● **DATA**:
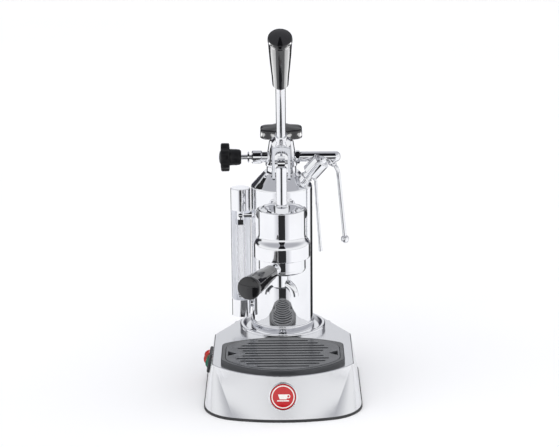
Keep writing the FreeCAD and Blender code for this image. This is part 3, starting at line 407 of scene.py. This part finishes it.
def guard_chrome():
    """Inside = 1 - step(distance from the guard's axis)."""
    low, high = map(np.array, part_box("gauge_guard"))
    middle = 0.5 * (low + high)
    radius = 0.5 * (high[0] - low[0])
    f = Finish("guard_chrome")
    flat = f.node("ShaderNodeVectorMath", {"operation": "MULTIPLY_ADD"},
                  {0: f.where(), 1: (1.0, 1.0, 0.0), 2: (-middle[0], -middle[1], 0.0)})
    from_axis = f.node("ShaderNodeVectorMath", {"operation": "LENGTH"}, {0: flat}, out="Value")
    inside = 1.0 - from_axis.step(radius - WALL_FROM, radius - WALL_TO)
    return f.set(Base_Color=f.colour(inside, rgb(*CHROME_TINT), rgb(0.86, 0.865, 0.88)),
                 Metallic=1.0 - 0.6 * inside,
                 Roughness=0.02 + 0.02 * hairlines(f, UPRIGHT) + 0.22 * inside,
                 Emission_Color=f.colour(inside, rgb(0.0, 0.0, 0.0), rgb(0.20, 0.205, 0.22)),
                 Emission_Strength=1.0)


GUARD = guard_chrome()
print("guard nodes:", len(GUARD.node_tree.nodes))

# %% [markdown]
# ## Pressed and brushed steel
# The base is pressed from sheet and finished with a fine satin that runs one way. Stretching a
# noise along one axis gives long streaks; they go into roughness, and very slightly into the
# surface.

# %% Satin steel
def satin_steel(name, tint, rough, stretch):
    f = Finish(name)
    streaks = f.noise(220.0, 4.0, stretch=stretch)
    f.bump(streaks, 0.03, 0.0004)
    return f.set(Base_Color=f.colour(f.noise(9.0, 2.0), scaled(tint, 0.96), rgb(*tint)),
                 Metallic=1.0, Roughness=rough + 0.10 * streaks)


BASE_STEEL = satin_steel("satin_base_steel", (0.83, 0.835, 0.85), 0.16, (1.0, 1.0, 30.0))
INNER_STEEL = satin_steel("ground_steel", (0.66, 0.66, 0.67), 0.28, (20.0, 20.0, 1.0))
ZINC = satin_steel("zinc_plate", (0.62, 0.63, 0.62), 0.35, (3.0, 3.0, 3.0))
BRASS = satin_steel("turned_brass", (0.80, 0.60, 0.28), 0.22, (1.0, 1.0, 25.0))
print("satin steel nodes:", len(BASE_STEEL.node_tree.nodes))

# %% [markdown]
# ## Mouldings
# The handles are black phenolic: a hard gloss with a faint orange-peel ripple and fine brown-grey
# flow marks. The tray and the knobs are softer to the eye, because their moulds are spark-eroded,
# which leaves a fine even grain and a broad sheen. Two helpers cover every plastic, enamel and
# rubber here, and whatever is the same all over a piece goes straight onto the shader's socket.

# %% Two kinds of moulding
def flow_marks(f):
    return f.noise(60.0, 5.0, stretch=(1.0, 1.0, 0.4)).step(0.5, 0.85)


def gloss_moulding(name, tint, rough=0.10, ripple=0.05, flow=0.02, **more):
    f = Finish(name)
    marks = flow_marks(f)
    f.bump(f.noise(380.0, 1.0), ripple, 0.0003)
    return f.set(Base_Color=f.colour(marks, rgb(*tint), rgb(*[c + flow for c in tint])),
                 Roughness=rough + 0.06 * marks, Coat_Weight=0.35, Coat_Roughness=0.05, **more)


def grained_moulding(name, tint, rough=0.42, grain=0.25, scale=2200.0, **more):
    f = Finish(name)
    pits = f.node("ShaderNodeTexVoronoi", {"feature": "SMOOTH_F1"},
                  {"Vector": f.where(), "Scale": scale})
    wear = f.noise(45.0, 4.0).step(0.5, 0.8)
    f.bump(pits, grain, 0.0002)
    return f.set(Base_Color=f.colour(wear, rgb(*tint), scaled(tint, 1.35)),
                 Roughness=rough - 0.08 * wear, **more)


PHENOLIC = gloss_moulding("black_phenolic", (0.006, 0.006, 0.007), rough=0.07, ripple=0.02,
                          flow=0.005, IOR=1.55)
KNOB = grained_moulding("knob_moulding", (0.005, 0.005, 0.006), rough=0.36, grain=0.05,
                        Specular_IOR_Level=0.28)
print("gloss nodes:", len(PHENOLIC.node_tree.nodes), "grained nodes:", len(KNOB.node_tree.nodes))

# %% [markdown]
# ## The filler cap's knob
# Hands polish the sides of the cap and leave its top matt. A clear coat over a dull body shows this
# well: the coat's weight is 1 down the sides, and fades out where the height passes the top edge.

# %% Cap knob finish
FADE_FROM, FADE_TO = 0.0034, 0.0022        # metres under the top of the knob


def cap_moulding():
    """Side = 1 - step(height); the coat and the roughness both follow it."""
    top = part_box("cap_knob")[1][2]
    f = Finish("cap_knob_moulding")
    height = f.split(f.where())[2]
    side = 1.0 - height.step(top - FADE_FROM, top - FADE_TO)
    f.bump(f.noise(380.0, 1.0), 0.02, 0.0003)
    return f.set(Base_Color=f.colour(flow_marks(f), rgb(0.006, 0.006, 0.007),
                                     rgb(0.011, 0.011, 0.012)),
                 Roughness=0.34 - 0.20 * side, Specular_IOR_Level=0.15,
                 Coat_Weight=side, Coat_Roughness=0.08, Coat_IOR=1.6)


CAP_KNOB = cap_moulding()
print("cap knob nodes:", len(CAP_KNOB.node_tree.nodes))

# %% [markdown]
# ## Enamels, keys, tray and seals
# These are the same two kinds of moulding in other colours. The sight glass is clear, with a faint
# smear of roughness so that it doesn't look like a hole.

# %% Coloured mouldings and glass
GREY_CAP = gloss_moulding("grey_cap", (0.055, 0.060, 0.068), rough=0.28, flow=0.01)
ENAMEL_RED = gloss_moulding("red_enamel", (0.50, 0.012, 0.016), rough=0.06, ripple=0.02)
ENAMEL_WHITE = gloss_moulding("white_enamel", (0.86, 0.84, 0.80), rough=0.08, ripple=0.02)
RED_KEY = gloss_moulding("red_key", (0.62, 0.030, 0.018), rough=0.16, flow=0.04)
GREEN_KEY = gloss_moulding("green_key", (0.008, 0.150, 0.085), rough=0.16)
TRAY = grained_moulding("tray_plastic", (0.040, 0.042, 0.046), rough=0.24, grain=0.10)
GRATE = grained_moulding("grate_plastic", (0.070, 0.073, 0.080), rough=0.22, grain=0.10)
BLACK_PLASTIC = grained_moulding("black_housing", (0.022, 0.022, 0.024), rough=0.40)
CERAMIC = grained_moulding("glazed_insulator", (0.80, 0.78, 0.72), rough=0.25, grain=0.05)
RUBBER = grained_moulding("edging_rubber", (0.030, 0.030, 0.031), rough=0.62, scale=1200.0)
SEAL = grained_moulding("seal_rubber", (0.045, 0.030, 0.022), rough=0.55, scale=1500.0)

glass = Finish("gauge_glass")
smear = glass.noise(70.0, 3.0).step(0.5, 0.8)
GLASS = glass.set(Base_Color=rgb(0.99, 0.99, 0.99), Roughness=0.03 * smear,
                  Transmission_Weight=1.0, IOR=1.47)
print("materials so far:", len(bpy.data.materials))

# %% [markdown]
# ## Lobed knobs
# The filler cap and the steam valve have moulded knobs with six soft lobes. A solid with scallops
# cut out of it has sharp lines where they meet its rounded edge, and a real mould has none. So the
# knob is one smooth surface: every ring follows the lobed outline, drawn in or let out by the
# profile.

# %% Lobed surface
def closed_faces(rows, columns):
    """Faces of a closed grid whose first and last rows have shrunk to one point each."""
    i = 1 + np.arange(rows - 3)[:, None] * columns
    j = np.arange(columns)[None, :]
    k = (j + 1) % columns
    quads = np.stack([i + j, i + columns + j, i + columns + k, i + k], axis=-1).reshape(-1, 4)
    last = 1 + (rows - 3) * columns
    tip = last + columns
    first_fan = np.stack([0 * j[0], 1 + j[0], 1 + k[0]], axis=-1)
    last_fan = np.stack([last + j[0], tip + 0 * j[0], last + k[0]], axis=-1)
    return quads.tolist() + first_fan.tolist() + last_fan.tolist()


def lobed_knob(radius, height, lobes, bite, crown, edge, stem, columns=180):
    """Outline(u) = radius - bite (half of 1 - cos(lobes u)) ^ 1.3. A ring of the profile lies at
    share (outline - edge) + spread, so share 1 keeps the lobes and share 0 is a plain circle. The
    profile is a dome whose height falls with the share squared, a quarter circle of the edge radius
    at the top and one at the bottom, then the stem's own circles."""
    u = np.linspace(0.0, 2 * np.pi, columns, endpoint=False)
    outline = radius - bite * (0.5 - 0.5 * np.cos(lobes * u)) ** 1.3
    t, q = np.linspace(0.0, 1.0, 14), np.linspace(0.0, np.pi / 2, 9)[1:]
    share = np.concatenate([t, 0 * q + 1, 0 * q + 1, 0 * stem[:, 0]])
    spread = np.concatenate([0 * t, edge * np.sin(q), edge * np.cos(q), stem[:, 0]])
    level = np.concatenate([height + crown * (1 - t ** 2), height - edge * (1 - np.cos(q)),
                            edge * (1 - np.sin(q)), stem[:, 1]])
    r = share[:, None] * (outline[None, :] - edge) + spread[:, None]
    grid = np.stack([r * np.cos(u), r * np.sin(u), level[:, None] + 0 * r], axis=-1)
    points = np.vstack([grid[:1, 0], grid[1:-1].reshape(-1, 3), grid[-1:, 0]])
    return points, closed_faces(len(level), columns)


def circle_stem(*rings):
    """Rings of (radius, height), each run between them held by a ring just inside each of its ends,
    so that smooth shading keeps the corners of the stem crisp."""
    rings = np.array(rings, float)
    near = rings[:-1] + 0.03 * (rings[1:] - rings[:-1])
    far = rings[1:] - 0.03 * (rings[1:] - rings[:-1])
    return np.vstack([np.stack([near, far], axis=1).reshape(-1, 2), rings[-1:]])


def place_knob(name, node, body, finish, surface, axis_z, axis_x, origin):
    """The knob's own z goes along axis_z and its first lobe along axis_x, from the origin."""
    points, faces = surface
    axis_z, axis_x = np.array(axis_z, float), np.array(axis_x, float)
    turned = points @ np.stack([axis_x, np.cross(axis_z, axis_x), axis_z]) + np.array(origin)
    piece = new_mesh(name, turned, faces, finish)
    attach(piece, body)
    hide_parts(node)
    print(name, "faces:", len(faces))


# %% [markdown]
# ## Placing the two knobs
# Each knob fills the box of the solid that it replaces: the outline's radius and the height come
# from that box, and only the small roundings and the stem's steps are given here. The cap stands
# upright on its hub; the valve's knob points to the left, away from the machine.

# %% Filler cap knob
low, high = map(np.array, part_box("cap_knob"))
middle = 0.5 * (low + high)
hub, crown = 0.0036, 0.0016
cap = lobed_knob(radius=0.5 * (high[1] - low[1]), height=high[2] - low[2] - hub - crown, lobes=6,
                 bite=0.0042, crown=crown, edge=0.0026,
                 stem=circle_stem((0.0178, 0.0), (0.0156, -0.0024), (0.0148, -hub),
                                  (0.0071, -hub), (0.0071, 0.0042), (0.0, 0.0042)))
place_knob("filler_cap_knob", "cap_knob", "cap_knob", CAP_KNOB, cap, (0, 0, 1), (0, -1, 0),
           (middle[0], middle[1], low[2] + hub))

# %% Steam valve knob
low, high = map(np.array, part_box("steam_knob"))
button_low, button_high = map(np.array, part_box("knob_button"))
axle = 0.5 * (button_low + button_high)
stem_length, crown = 0.0152, 0.0004
valve = lobed_knob(radius=high[2] - axle[2], height=high[0] - low[0] - stem_length - crown, lobes=6,
                   bite=0.0036, crown=crown, edge=0.0022,
                   stem=circle_stem((0.0107, 0.0), (0.0106, -0.009), (0.0101, -0.0128),
                                    (0.0082, -stem_length), (0.0034, -stem_length),
                                    (0.0034, 0.0046), (0.0, 0.0046)))
place_knob("steam_valve_knob", "steam_knob", "steam_knob", KNOB, valve, (-1, 0, 0), (0, 0, 1),
           (high[0] - stem_length, axle[1], axle[2]))

# %% [markdown]
# ## Finishes onto the parts
# Every part keeps its solid from the CAD model and takes one of the finishes above. The black lever
# grip and the filler cap's knob are also put where the strip lamps can light them.

# %% Assign the finishes
WEARS = {
    CHROME: "badge_bezel boiler_shell boiler_flange neck_casting valve_body pipe_nut safety_body "
            "safety_cap upper_fitting lower_fitting boiler_stub group_bolts group_body gland_nut "
            "lever_fork portafilter_body spout handle_ferrule wand_tip discharge_tip",
    GUARD: "gauge_guard",
    CHROME_ROD: "valve_stem steam_pipe steam_wand discharge_tube piston_rod lever_rod fulcrum_pin "
                "piston_pin",
    BASE_STEEL: "base_shell", ZINC: "base_plate plate_screws", BRASS: "lock_ring cap_plug piston",
    INNER_STEEL: "heating_element relief_poppet cylinder_sleeve shower_screen filter_basket",
    PHENOLIC: "lever_grip handle_grip", KNOB: "cap_knob steam_knob", GREY_CAP: "knob_button",
    ENAMEL_RED: "badge_disc", ENAMEL_WHITE: "badge_inlay",
    RED_KEY: "rocker_red", GREEN_KEY: "rocker_green",
    TRAY: "drip_tray", GRATE: "drip_grate", BLACK_PLASTIC: "switch_housing cord_gland",
    CERAMIC: "terminal_block", RUBBER: "base_edging",
    SEAL: "cap_seal joint_gasket group_seal piston_seals", GLASS: "gauge_glass"}


def wear(part, material):
    """Every slot of the part's mesh takes the one material."""
    slots = NODES[part].data.materials
    if not slots:
        slots.append(material)
    for i in range(len(slots)):
        slots[i] = material


for material, names in WEARS.items():
    for part in names.split():
        wear(part, material)
for piece in (NODES["lever_grip"], bpy.data.objects["filler_cap_knob"]):
    glossy_black.objects.link(piece)
left_out = sorted(set(NODES) - {p for names in WEARS.values() for p in names.split()})
print("parts without a finish:", left_out)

● **PROBLEM DETAILS**:
Which lines include the word "this"? Copy every one of them.

● **FULL SOLUTION**:
Keep writing the FreeCAD and Blender code for this image. This is part 3, starting at line 407 of scene.py. This part finishes it.
# Hands polish the sides of the cap and leave its top matt. A clear coat over a dull body shows this